Although asking questions about fees and charges may seem obvious, it’s important to enquire about any extra or hidden costs. Ask for a full list of fees explained to you in plain English. Don’t let the broker use a lot of jargon to try and cover up unnecessary charges. Feel free to ask them to explain any fees you don’t understand. You can also enquire if they have a ‘No Fee’ or ‘Low Fee’ home loan. As noted above, fees and charges should also be explicit in the details of the home loan, from the bank or lender. It can pay to double check online if those details are available. There can be a number of fees associated with a mortgage including ongoing monthly fees, once off package fees, rate lock fees application fees, as well as valuation and settlement fees. Your broker should know what each of them means, and how much they are.

Says Polatkesen, “Some lenders will change either an application fee or an annual fee depending on the product. It really depends on the lender and the type of product you decide on. Most lenders have what we call a ‘professional package’ which is typically bundled up with an offset account, reduced interest rate and a credit card which they waive the annual fee on. However, this package will typically come at a cost of between $300 to $400 depending on lender.

He adds, “You can always look at the Comparison Rate for an indication what types of fees and charges will be payable over the term of the loan. However, this can be a little generic as lenders are required to model this off a $150,000 mortgage over 25 years, and which will not be specific to your loan.”

8.            “Can I choose to fix my interest rate later?”

In a fluctuating market, it’s good to ask up front if and how you can change your interest rate from fixed to variable – and vice versa. Says Polatkesen, this is commonly referred to as a product variation and most lenders allow it. Ask follow-up questions and get your broker to list all of the pros and cons associated with it.”

9.            “Can I lock in my mortgage interest rate between now and settlement?”

Yes. This means that the lender will lock in your interest rate for a period of up to 2 months from the date your home loan is approved. Even if mortgage interest rates go up before your loan has settled, your rate won’t change. Most lenders who offer a ‘Rate Lock’ will allow you to reduce your interest rate in line with any decreases in interest rates. This way you get the best of both worlds. Check that your lender will provide this for free, as some banks or lenders offer home loans with a Rate Lock fee.

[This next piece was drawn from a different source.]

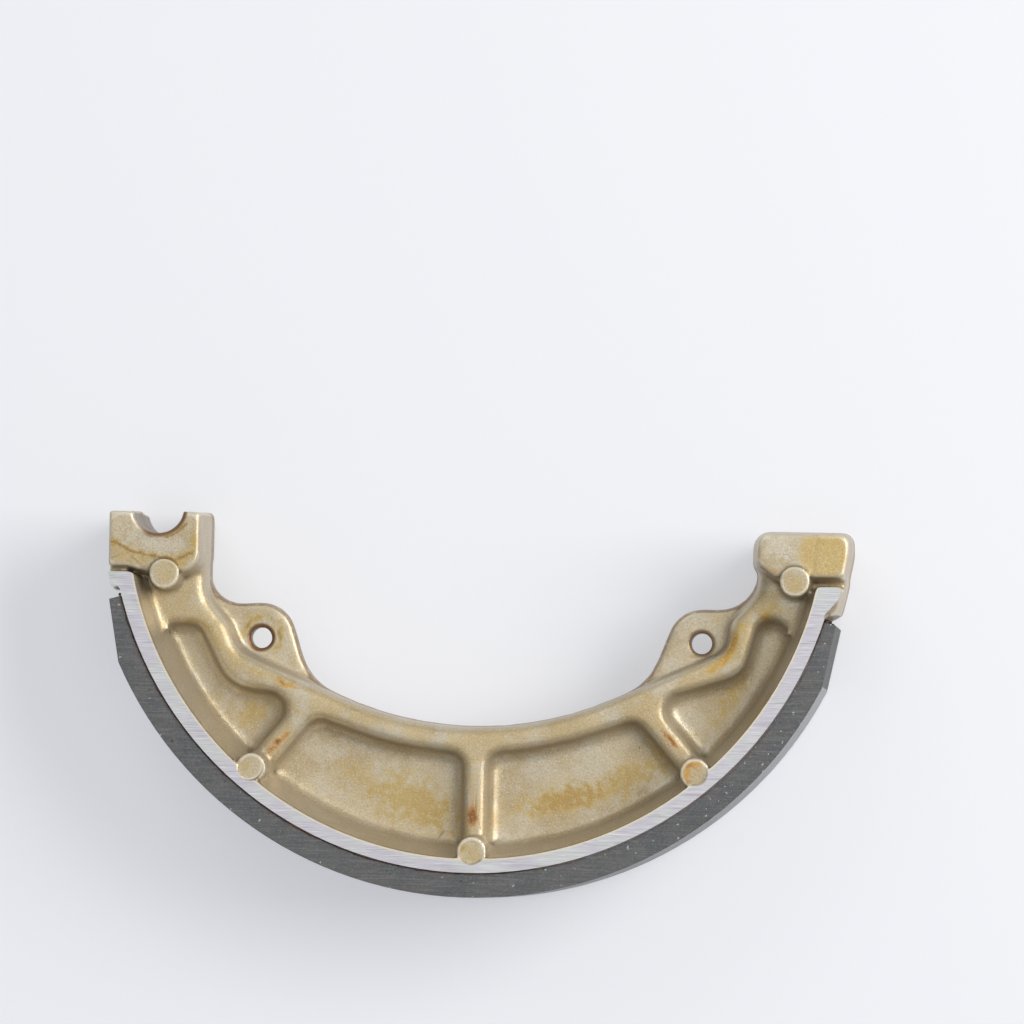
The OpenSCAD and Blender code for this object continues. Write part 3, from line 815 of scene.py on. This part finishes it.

Says Polatkesen, “The Rate Lock will usually guarantee that rate for a 60-day period. However if the loan doesn't settle prior to this, then you’ll either have to pay the Rate Lock again or be subject to whatever fixed rate is on offer at that point in time.”

10.         What additional features would you recommend?”

Taking the time to delve into specific home loan features and understanding how they suit your circumstances can mean fewer issues down the line. Ideally, you want to be able to make additional repayments on your home loan, to be able to pay it off sooner and save in interest. Making extra repayments means you may be able to pay off your home loan sooner. If you do this, you can potentially save thousands of dollars on interest.

Another question worth asking is whether a home loan has a Redraw feature, allowing you to repay the loan faster if circumstances permit. Redraw works well alongside additional repayments, as you can withdraw any additional repayments or lump sum payments you’ve made, at any time. You don’t need to spend the money on your home and provided you’re up to date with your regular repayments, there are no restrictions to how much you can withdraw. This can be an important feature because it can help you make additional repayments with extra confidence, in the knowledge that money can still be available if you need it. One thing to remember with additional repayments and no extra fees is that there may be a cap per calendar year on how much extra you can repay on your mortgage.